For VFL, the sample weights can only be provided by the active party because they are the ones computing the loss and other byproducts (e.g., gradients).

Back to Quickstart

Data Pre-Processing Overview¶

Pre-processing recommendations¶

It is best practice to include data pre-processing information when connecting data to a partner. Below is a recommended template for communicating data pre-processing steps, describing all of the data pre-processing steps performed that go beyond the standard requirements for the integrate.ai platform, which are listed here.

1. Handling of Nulls/Missing Values

1A) Imputation of Null Values

For every feature in your dataset, describe how missing or null values are handled. Specify whether values are imputed, removed, or replaced with default values, and provide details on the methods or logic used for imputation.

Example: “For the income column, missing values were imputed using the median income of the respective age group. The employment_status column had 5% missing data, which was replaced with ‘Unknown’.”

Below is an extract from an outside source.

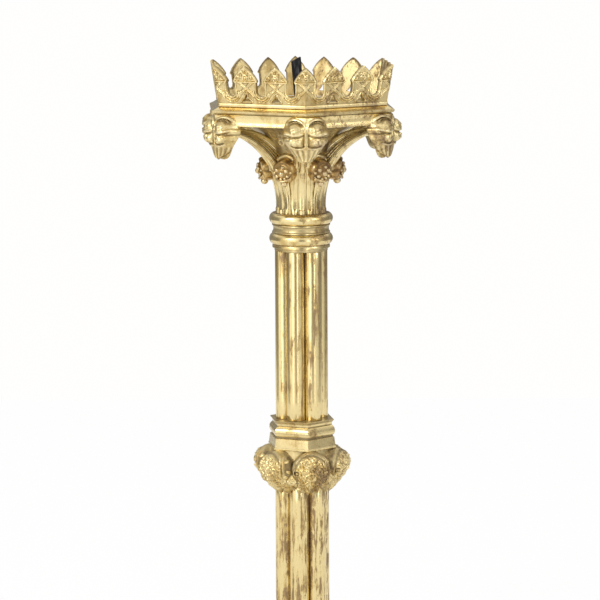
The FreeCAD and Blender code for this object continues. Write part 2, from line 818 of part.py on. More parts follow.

1B) Fill Rate (optional) If available, provide fill rates for each column before any processing steps are applied.

Example: “Column fill rates before processing:

age: 98%
income: 90%
employment_status: 95%”

2. Additional Data Pre-Processing

Please describe any data pre-processing steps performed beyond what is already in your data dictionary and what is beyond the standard requirements outlined by integrate.ai. Include whatever you think would be valuable context to share with your partner. For example:

Additional Normalization Techniques: For instance, using min-max normalization instead of the standard scaler.
Outlier Filtering: Excluding rows with values in a specific range.
Transformations for Abnormal Data Distributions: Applying techniques such as log transformation, Box-Cox transformation, or power transformation to adjust skewed data distributions.

Example: “We applied min-max normalization to numerical fields to scale values between 0 and 1. Additionally, outliers beyond three standard deviations were removed from the dataset to maintain consistency.”